我正在尝试读取大型数据文件(44GB - 63GB)
我正在做的事情的逻辑是分配1GB的内存,一次读取一个GB,一次分成1MB,并用1MB做一些通用散列(同时在两者之间进行一些性能测试)
这是我到目前为止所做的:
关于如何在进一步研究之前对此进行测试的任何想法?至于知道我的程序是否正在转储已分配的1GB内存,然后递增直到我最终到达文件末尾
我知道我还有很多工作要做,但到目前为止,我仍然坚持如何增加内存的文件分配并继续释放该空间直到文件被读取并完成性能测试
我想只计算散列在整个文件中花费的时间,我不想花时间计算读取文件需要多长时间,只想知道执行时间需要多长时间文件中的哈希
#include <stdio.h>
#include <stdlib.h>
#include <string.h>
#include <time.h>
#include <sys/types.h>
#include <sys/stat.h>
#include <fcntl.h>
//#define BUFFERSIZEGB 1024*1024*1024 // how many bytes in one gb
//#define BIFFERSIZEMB 1024*1024 // how many bytes in one mb
int main()
{
struct stat fileSize;
char *buffGB, *hashString;
FILE *fp;
clock_t elapsed;
char fname[40];
printf("Enter name of file:");
fgets(fname, 40, stdin);
while (fname[strlen(fname) - 1] == '\n')
{
fname[strlen(fname) -1] = '\0';
}
// handle file, open file, and read in binary form
fp = fopen(fname, "rb");
if (fp == NULL)
{
printf("Cannot open %s for reading\n", fname);
exit(1);
}
stat(fname, &fileSize);
size_t size = fileSize.st_size;
printf("Size of file: %zd\n", size);
// allocate one gbs worth of memory (buffersize is in bytes)

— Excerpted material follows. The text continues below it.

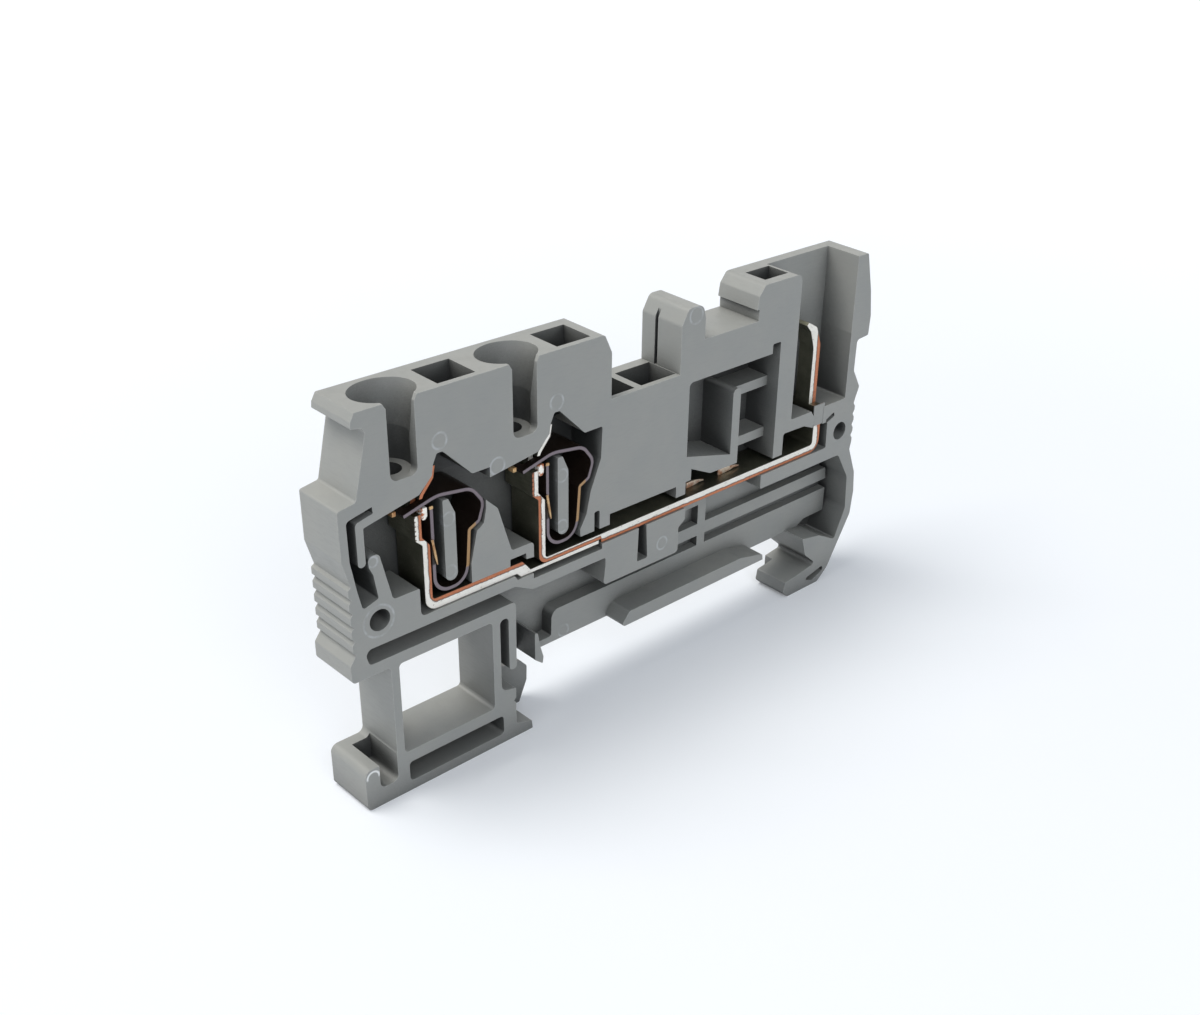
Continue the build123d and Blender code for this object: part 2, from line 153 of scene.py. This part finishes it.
def length(tree, first, second):
    """Length of the long side of a right triangle."""
    squares = plus(tree, times(tree, first, first), times(tree, second, second))
    return reckon(tree, "SQRT", squares)


def rise(tree, value, low, high):
    """A soft step from 0 at low to 1 at high."""
    node = tree.nodes.new("ShaderNodeMapRange")
    node.interpolation_type = "SMOOTHSTEP"
    put(tree, node.inputs["Value"], value)
    put(tree, node.inputs["From Min"], low)
    put(tree, node.inputs["From Max"], high)
    return node.outputs["Result"]


def fall(tree, value, low, high):
    """A soft step from 1 at low to 0 at high."""
    return minus(tree, 1.0, rise(tree, value, low, high))


def blend(tree, share, first, second):
    """A colour between two others."""
    node = tree.nodes.new("ShaderNodeMix")
    node.data_type = "RGBA"
    put(tree, node.inputs[0], share)
    put(tree, node.inputs[6], first)
    put(tree, node.inputs[7], second)
    return node.outputs[2]


def between(tree, share, first, second):
    """A number between two others."""
    node = tree.nodes.new("ShaderNodeMix")
    put(tree, node.inputs[0], share)
    put(tree, node.inputs[2], first)
    put(tree, node.inputs[3], second)
    return node.outputs[0]


def noise(tree, place, scale, detail=2.0, roughness=0.5):
    """Cloudy noise, from 0 to 1."""
    node = tree.nodes.new("ShaderNodeTexNoise")
    put(tree, node.inputs["Vector"], place)
    put(tree, node.inputs["Scale"], scale)
    node.inputs["Detail"].default_value = detail
    node.inputs["Roughness"].default_value = roughness
    return node.outputs["Fac"]


def stretch(tree, place, scale, turn=(0.0, 0.0, 0.0)):
    """A place, scaled and turned for a pattern with a grain."""
    node = tree.nodes.new("ShaderNodeMapping")
    put(tree, node.inputs["Vector"], place)
    node.inputs["Scale"].default_value = scale
    node.inputs["Rotation"].default_value = turn
    return node.outputs["Vector"]


def drawing_place(tree):
    """Object coordinates in millimetres, counted as on the drawing."""
    where = tree.nodes.new("ShaderNodeTexCoord")
    node = tree.nodes.new("ShaderNodeMapping")
    node.inputs["Scale"].default_value = (1000.0, 1000.0, 1000.0)
    node.inputs["Location"].default_value = DRAWING_SHIFT
    tree.links.new(where.outputs["Object"], node.inputs["Vector"])
    return node.outputs["Vector"]


def split(tree, vector):
    """The x, y and z of a vector."""
    node = tree.nodes.new("ShaderNodeSeparateXYZ")
    tree.links.new(vector, node.inputs[0])
    return node.outputs


def facing(tree, axis):
    """How far a face looks along one axis, from -1 to 1."""
    node = tree.nodes.new("ShaderNodeNewGeometry")
    return split(tree, node.outputs["True Normal"])[axis]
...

buffGB = malloc(sizeof(*buffGB)*1024*1024*1024); // allocate memory for one gb
hashString = malloc(sizeof(*hashString)*1024*1024);
// read the file again one gb at a time? So that I can some cool stuff for testing
while (fread(buffGB, sizeof(*buffGB), (1024*1024*1024)), fp) == (1024*1024*1024))
{
elapsed = clock(); // get starting time
// now read in 1MB at a time (1024*1024 bytes) // use fgets
if (fgets(hashString, (1024*1024), fp) != NULL) // or pointer to the 1GB?
{
puts(hashString);
// do some generic hash
// hash that "hashString"
}
elapsed = clock() - elapsed; // sum up the time until it's finished with the loop
}
// flush the memory and start over again to read the next gb
// increment by as many times needed until the large gb file has been read?
free(buffGB);
free(hashString);
fclose (fp); // close files
printf("Hashing took %.2f seconds.\n", (float)elapsed/CLOCKS_PER_SEC);
return 0;
}
感谢您的提前帮助